# Start of DATA PROVIDED

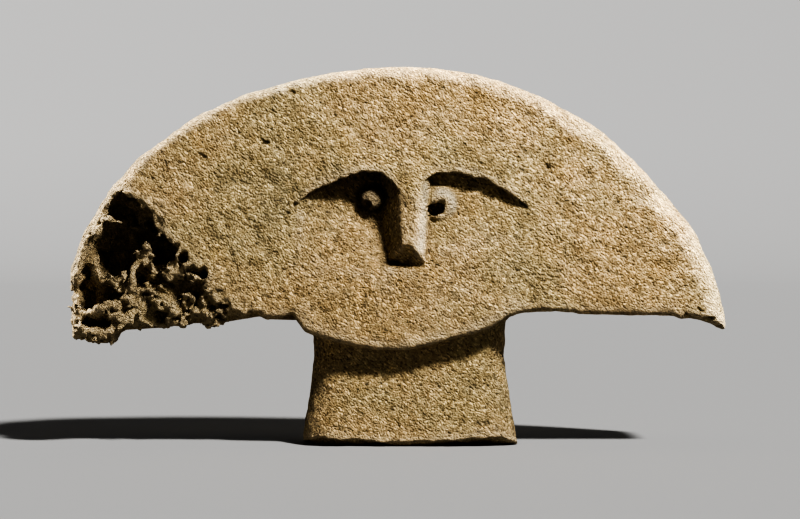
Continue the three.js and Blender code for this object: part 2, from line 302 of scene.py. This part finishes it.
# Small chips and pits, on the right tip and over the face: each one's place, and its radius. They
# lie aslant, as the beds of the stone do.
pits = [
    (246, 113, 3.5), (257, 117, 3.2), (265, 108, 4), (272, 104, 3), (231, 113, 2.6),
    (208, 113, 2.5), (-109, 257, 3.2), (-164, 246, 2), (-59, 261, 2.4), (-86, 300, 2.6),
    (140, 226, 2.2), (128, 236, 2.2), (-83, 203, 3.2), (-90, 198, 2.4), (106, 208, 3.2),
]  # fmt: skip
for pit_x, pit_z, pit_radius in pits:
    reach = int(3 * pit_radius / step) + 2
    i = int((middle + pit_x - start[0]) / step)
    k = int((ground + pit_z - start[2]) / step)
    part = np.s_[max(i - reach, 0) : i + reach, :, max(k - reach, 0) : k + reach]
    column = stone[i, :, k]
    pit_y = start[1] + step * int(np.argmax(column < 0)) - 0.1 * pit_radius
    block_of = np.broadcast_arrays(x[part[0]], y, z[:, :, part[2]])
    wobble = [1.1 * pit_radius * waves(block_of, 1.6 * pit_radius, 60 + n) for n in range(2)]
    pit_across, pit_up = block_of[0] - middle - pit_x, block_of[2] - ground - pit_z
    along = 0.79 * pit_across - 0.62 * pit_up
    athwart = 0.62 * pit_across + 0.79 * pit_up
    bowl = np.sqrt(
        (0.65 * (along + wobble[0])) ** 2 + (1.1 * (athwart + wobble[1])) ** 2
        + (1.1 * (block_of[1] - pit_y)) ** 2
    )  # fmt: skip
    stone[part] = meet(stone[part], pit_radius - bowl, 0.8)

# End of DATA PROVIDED

= WHAT IS ASKED =
Return all the data above once more, precisely as given.

= COMPLETED TASK =
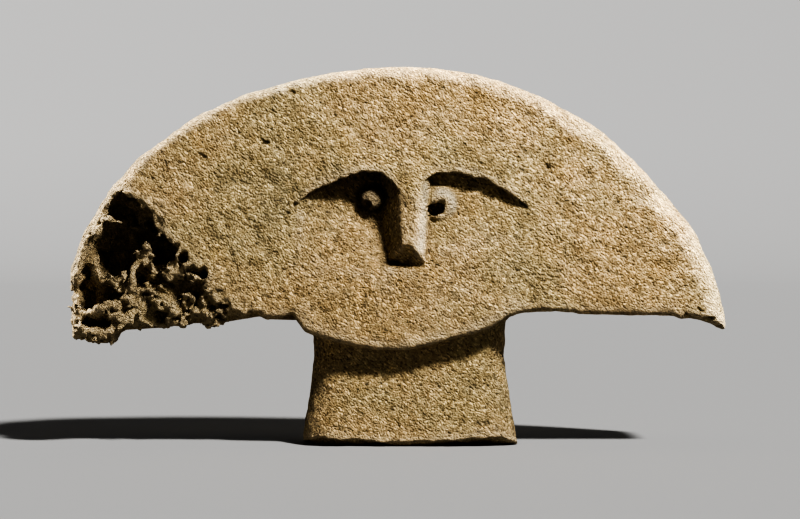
Continue the three.js and Blender code for this object: part 2, from line 302 of scene.py. This part finishes it.
# Small chips and pits, on the right tip and over the face: each one's place, and its radius. They
# lie aslant, as the beds of the stone do.
pits = [
    (246, 113, 3.5), (257, 117, 3.2), (265, 108, 4), (272, 104, 3), (231, 113, 2.6),
    (208, 113, 2.5), (-109, 257, 3.2), (-164, 246, 2), (-59, 261, 2.4), (-86, 300, 2.6),
    (140, 226, 2.2), (128, 236, 2.2), (-83, 203, 3.2), (-90, 198, 2.4), (106, 208, 3.2),
]  # fmt: skip
for pit_x, pit_z, pit_radius in pits:
    reach = int(3 * pit_radius / step) + 2
    i = int((middle + pit_x - start[0]) / step)
    k = int((ground + pit_z - start[2]) / step)
    part = np.s_[max(i - reach, 0) : i + reach, :, max(k - reach, 0) : k + reach]
    column = stone[i, :, k]
    pit_y = start[1] + step * int(np.argmax(column < 0)) - 0.1 * pit_radius
    block_of = np.broadcast_arrays(x[part[0]], y, z[:, :, part[2]])
    wobble = [1.1 * pit_radius * waves(block_of, 1.6 * pit_radius, 60 + n) for n in range(2)]
    pit_across, pit_up = block_of[0] - middle - pit_x, block_of[2] - ground - pit_z
    along = 0.79 * pit_across - 0.62 * pit_up
    athwart = 0.62 * pit_across + 0.79 * pit_up
    bowl = np.sqrt(
        (0.65 * (along + wobble[0])) ** 2 + (1.1 * (athwart + wobble[1])) ** 2
        + (1.1 * (block_of[1] - pit_y)) ** 2
    )  # fmt: skip
    stone[part] = meet(stone[part], pit_radius - bowl, 0.8)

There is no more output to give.